We'll also touch on Jane's recent article in The New Yorker called, The Big Money Behind the Big Lie. "Donald Trump's attacks on democracy are being promoted by rich and powerful conservative groups that are determined to win at all costs," is the subhead of that article. Jane, always great to have you on the show. Thanks for coming on with some thoughts after your time with Merrick Garland.
Jane Mayer: Thanks for having me.
Brian: Let's play one of the clips right away. You asked him about his lawsuit trying to stop the almost total Texas abortion ban. His answer was interesting to me in part because he went beyond the issue of abortion rights to also include broader consequences that he sees for the Constitution and for American democracy. Here's Merrick Garland.

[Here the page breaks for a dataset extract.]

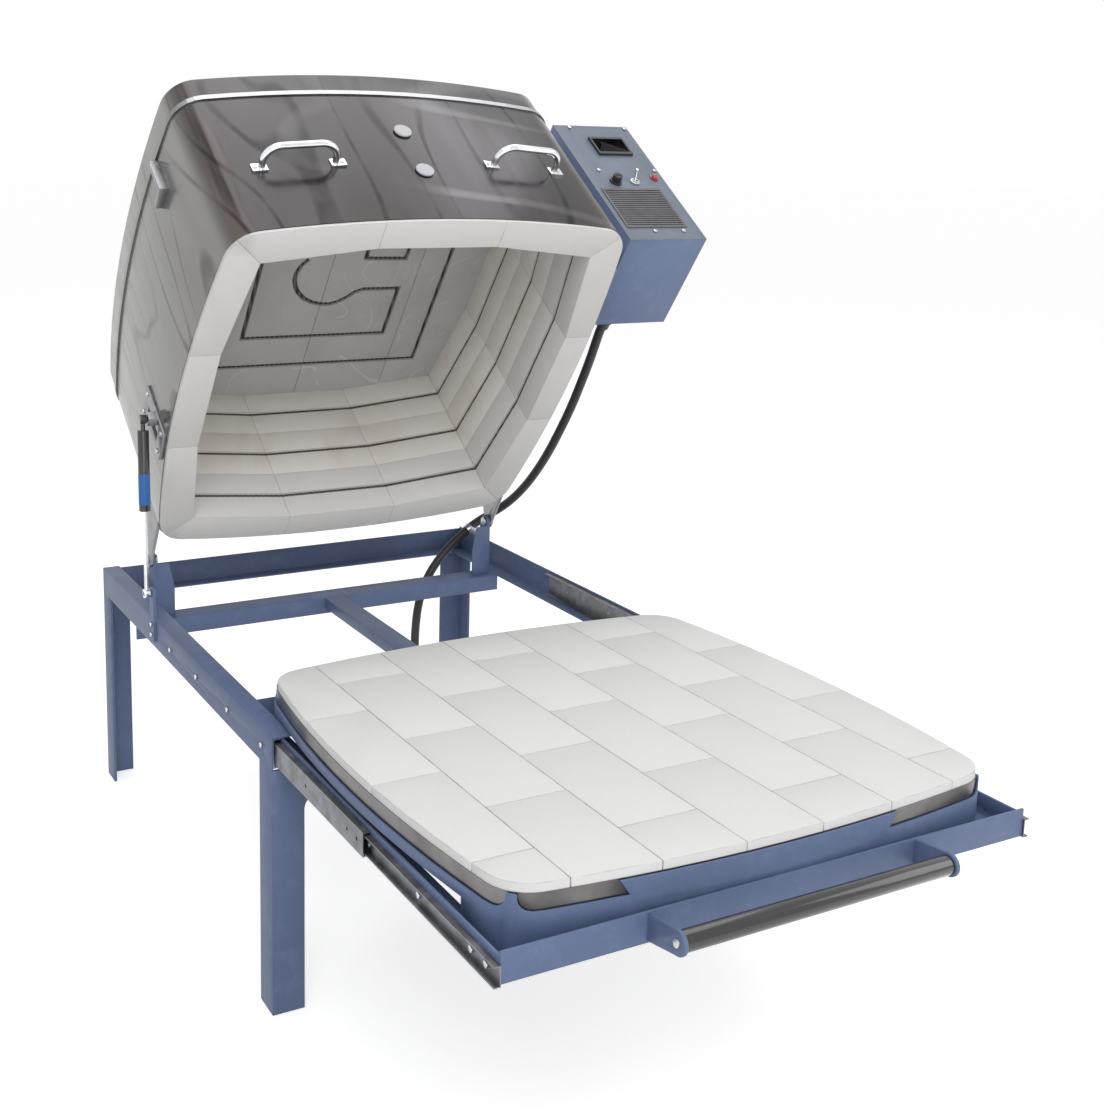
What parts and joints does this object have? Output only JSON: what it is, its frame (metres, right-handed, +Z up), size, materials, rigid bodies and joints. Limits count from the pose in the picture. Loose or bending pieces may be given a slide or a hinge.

Merrick Garland: Women are both unable to get services and unable to get judicial review of an unconstitutional statute at the time they need the services. Every American should be worried about this regardless of your party and regardless of your politics because this can easily be a model for any constitutional right, not just the right we're talking about. It can be pursued by any state and not just Texas. It doesn't take long to think about what the consequences for American democracy are if states start deputizing private bounty hunters to prevent citizens from exercising their constitutional rights.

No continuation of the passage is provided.